We met because he had a question to ask: ‘Lucinda, I have a company that provides private chauffeurs for both men and women but we notice that only men are making use of this service. Why do women rarely use my service?’ I smiled and realised that I loved the question. I love it because it could really only have to do with a few elements. And this is what I shared with him.
Women value themselves less than men
Women value themselves less than men. Defining their own value might be a puzzle with badly matching pieces. Men don’t have this problem. Without blinking or thinking men – generally speaking – choose the luxurious part of life. The private chauffeur… they are worth it, naturally. Women ‘feel’ that they don’t deserve it. What might others think of her? And what about her self-perception… succumbing to luxury. Comfort, time and efficiency, men don’t have to think about it twice.
Shaking his head the limousine guy continued: ‘Women even prefer to take the night train and a taxi at a dark train station. They arrive at the airport by plane, walk through an inhospitable dark parking lot and drive themselves home even although they are really tired.’ I nodded.
I say women are – generally speaking – not able to allow themselves this luxury. Actually really sad and we should change this by being role models for the right approach. By being role models for our daughters because there it starts.
The challenge of being a woman
I detest walking through dark garages at night and I hate taking the train and bus. He said all the right things and I smiled as I saw all these women come home totally exhausted and even when it is late and she is tired, she still chooses for discomfort. Another horror crossed my mind. High heels. When I’m invited to speak or invited at an event there usually is a challenge. My high heels are caught between the cobble stones paving the street to the building or in the holes of the metal stairs in the garage. Not with a private driver.
Women in top positions
I smiled again; there are lots of women in top positions who have never felt the freedom of a private chauffeur. I explained to him that these women are all around us. Even most women in top positions will not easily turn to the private chauffeur if they don’t have the utmost senior position… and still then. This should change. I am convinced that women in those positions (and other) should allow themselves to be driven just because they are worth it. And…if companies can facilitate this for men, they can certainly facilitate it for women.
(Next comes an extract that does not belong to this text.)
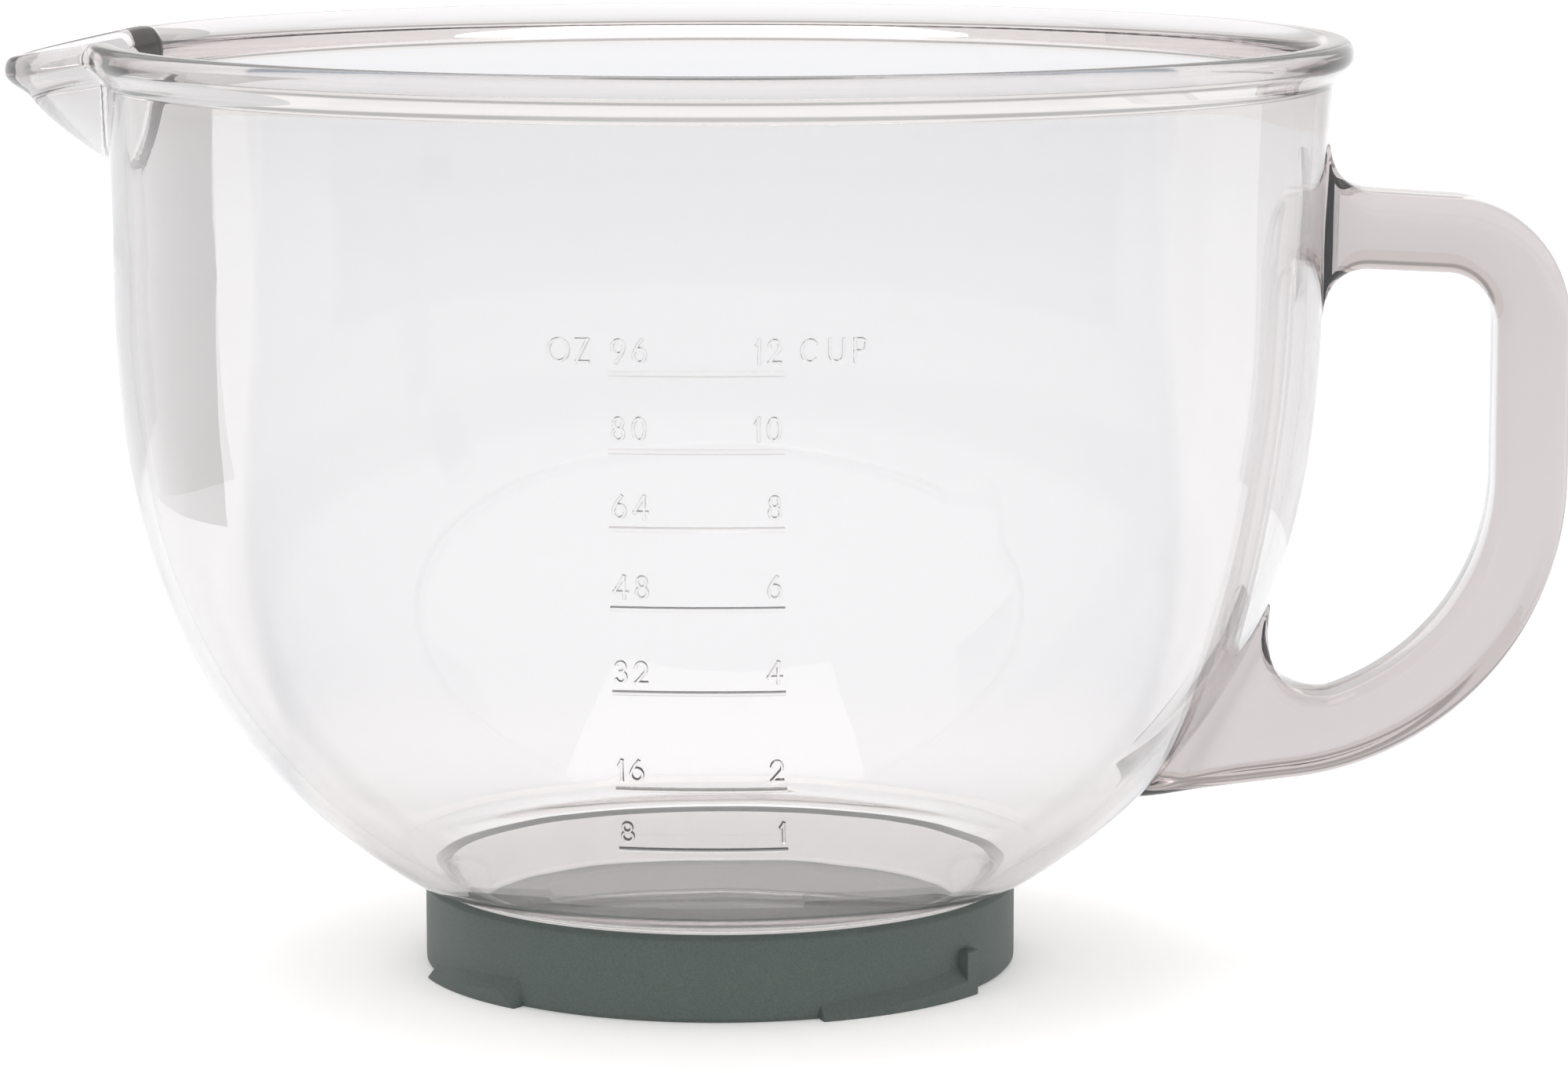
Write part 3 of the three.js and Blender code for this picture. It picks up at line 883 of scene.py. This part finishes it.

A healty mindset and efficiency
Women are always thinking about the other person and that’s okay but you can only look after the other person once you have learnt to take care of yourself. And no, this service is certainly not about the costs or a lavish lifestyle, it’s about comfort, safety and efficiency. About getting to your destination in a relaxed way.
‘Price is what you pay and value is what you get’
Concerning to me the obvious things people with a healthy mindset and look on their own lives should treat themselves. The nice thing about the limousine’s man question is that it confronted me once again with the position of women. We just don’t seem to be able to find ourselves worth the private chauffeur.
‘My husband thinks…’
In my new book ‘Smart & Savvy Leadership’, I write about this topic: value and the implications of feeling less. Women actually told me: ‘Lucinda, my husband might just think that I am worth more than he is if I would be fetched by a chauffeur so I put on unsexy clothing, never wear heels and wear very little make-up so that I can keep him at his level.’ What about that! Tradition has taught us to behave, be modest, never to splash out and certainly never have the chauffeur to take you places. Okay for a party or an event but for business…
‘Well done, woman’
Well, I can assure you, since having this conversation with this man, the look at myself has changed even more. I will be using his services more often, I will be valuing myself more and as long as I live I will invest in myself so that I have enough to give the other person as well. I want to come home relaxed and give myself a smile and a pat on the back.
As a speaker and performer I often have to drive to my destination. My preparation happens while in the car. I sometimes have no idea how I got there because I am so concentrated. As of now I am going to allow myself a private chauffeur. Why? By writing and realizing this and understanding who I am, I know that I am worth it! When I come home I say: ‘Well done, woman.’ My question to you is, are you worth it?